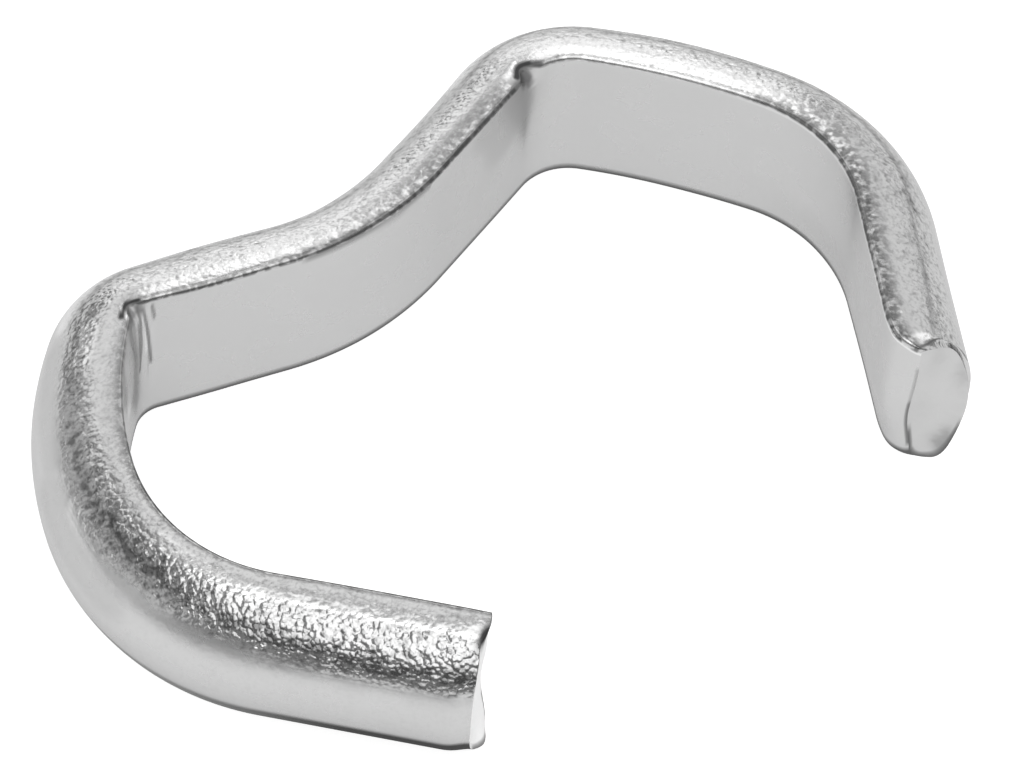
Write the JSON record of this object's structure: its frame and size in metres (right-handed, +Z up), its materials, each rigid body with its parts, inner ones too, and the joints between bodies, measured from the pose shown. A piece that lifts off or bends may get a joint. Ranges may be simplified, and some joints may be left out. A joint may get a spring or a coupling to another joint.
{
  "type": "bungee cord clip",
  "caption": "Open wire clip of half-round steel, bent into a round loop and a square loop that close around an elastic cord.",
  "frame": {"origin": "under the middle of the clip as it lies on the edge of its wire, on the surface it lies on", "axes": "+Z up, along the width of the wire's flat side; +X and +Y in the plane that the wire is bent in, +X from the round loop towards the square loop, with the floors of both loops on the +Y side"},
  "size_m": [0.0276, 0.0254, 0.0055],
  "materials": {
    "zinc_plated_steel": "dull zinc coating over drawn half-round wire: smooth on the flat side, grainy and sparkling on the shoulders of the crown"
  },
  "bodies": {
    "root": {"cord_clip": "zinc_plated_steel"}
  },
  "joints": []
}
####
* Written task
All of the data must be returned exactly.

* Complete output
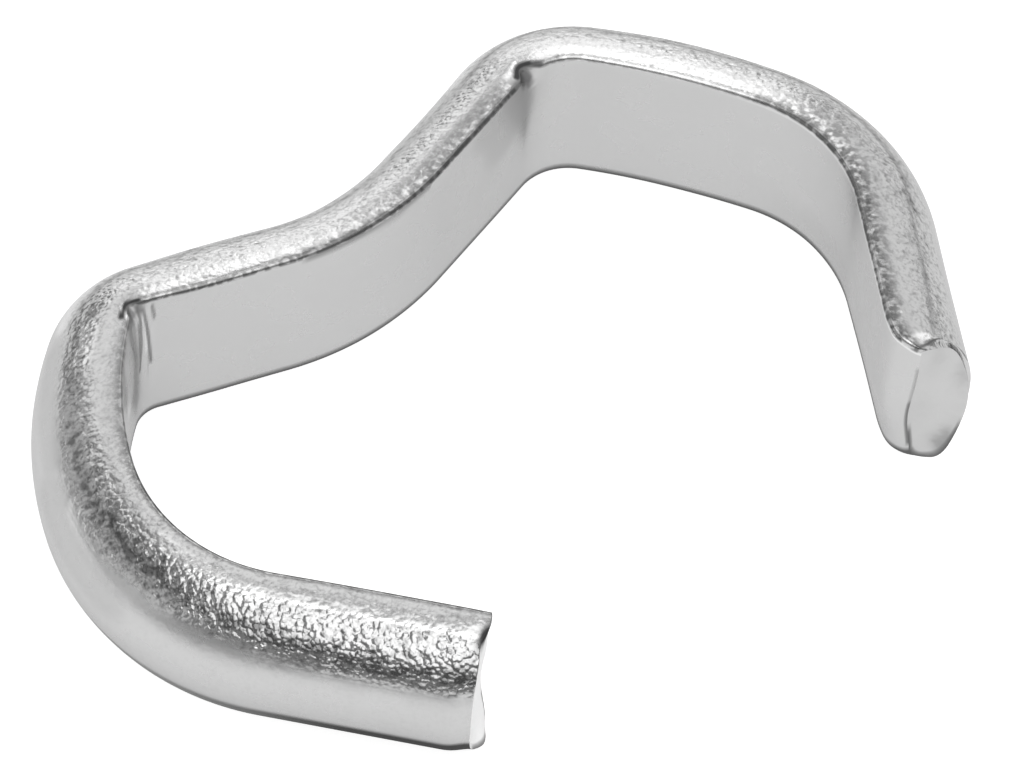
Write the JSON record of this object's structure: its frame and size in metres (right-handed, +Z up), its materials, each rigid body with its parts, inner ones too, and the joints between bodies, measured from the pose shown. A piece that lifts off or bends may get a joint. Ranges may be simplified, and some joints may be left out. A joint may get a spring or a coupling to another joint.
{
  "type": "bungee cord clip",
  "caption": "Open wire clip of half-round steel, bent into a round loop and a square loop that close around an elastic cord.",
  "frame": {"origin": "under the middle of the clip as it lies on the edge of its wire, on the surface it lies on", "axes": "+Z up, along the width of the wire's flat side; +X and +Y in the plane that the wire is bent in, +X from the round loop towards the square loop, with the floors of both loops on the +Y side"},
  "size_m": [0.0276, 0.0254, 0.0055],
  "materials": {
    "zinc_plated_steel": "dull zinc coating over drawn half-round wire: smooth on the flat side, grainy and sparkling on the shoulders of the crown"
  },
  "bodies": {
    "root": {"cord_clip": "zinc_plated_steel"}
  },
  "joints": []
}